How to Conduct a Content Audit to Find Underperforming Assets
Periodically (every 6-12 months), review your content portfolio. A content audit helps you make strategic decisions for each piece:
- Keep: High-performing content that is still relevant and driving results.
- Improve: Content that has ranking potential but is outdated or underperforming. This is a prime candidate for a content refresh.
- Remove/Prune: Content that is irrelevant, low-quality, and receives no traffic. Removing this "dead weight" can actually improve your site's overall authority in Google's eyes.
The Art of the Content Refresh: Updating and Relaunching Old Posts
Updating an old blog post is often easier and can provide a faster SEO boost than writing a new one from scratch. Google loves fresh, accurate content.

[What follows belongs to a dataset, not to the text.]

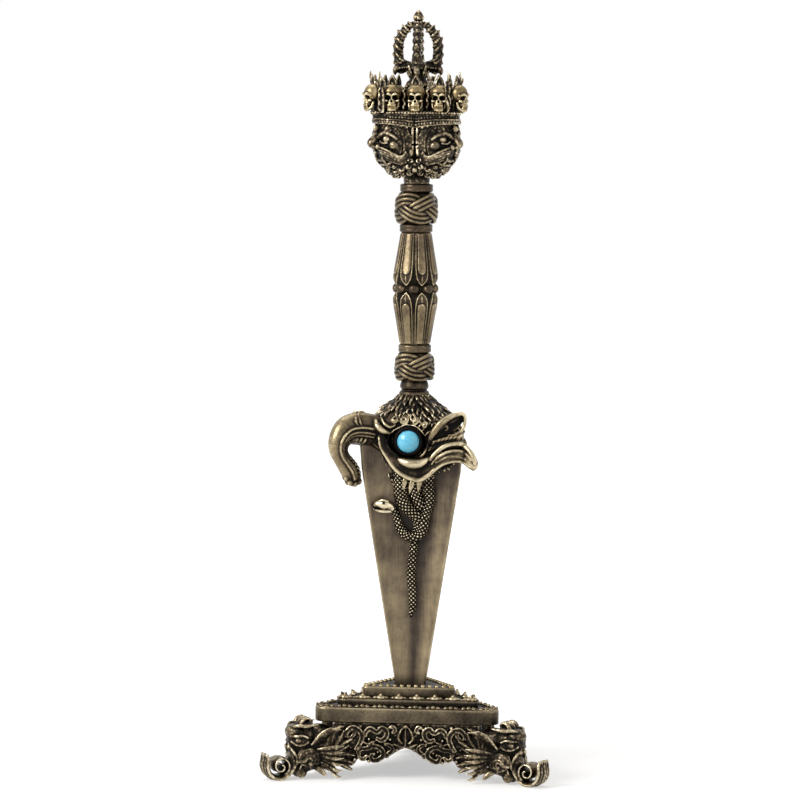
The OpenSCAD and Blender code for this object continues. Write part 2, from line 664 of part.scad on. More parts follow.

To refresh a post, you can:
- Update old statistics, data, and examples.
- Add new sections to make the content more comprehensive.
- Improve images, graphics, and embedded media.
- Optimize for new secondary keywords you've discovered since its original publication.
After a major refresh, promote it again across all your channels as if it were a brand-new piece of content.
Conclusion: Your Playbook for Sustainable SEO Dominance
Building a successful SEO content strategy isn't a one-time project; it's an ongoing, cyclical process. By consistently following this playbook, you transform your content creation from a guessing game into a strategic system for predictable growth.
Remember the five phases:
- Research: Deeply understand your audience, keywords, and competitors.
- Create: Craft high-performance, E-E-A-T-focused content that serves user intent.
- Structure: Organize your content into topic clusters to build undeniable authority.
- Promote: Amplify your content's reach to attract traffic and backlinks.
- Measure: Track your results and iterate for continuous improvement.
You now have the playbook. It's time to stop creating content for the void and start building an engine that connects with your audience, builds lasting authority, and finally helps you dominate the search rankings.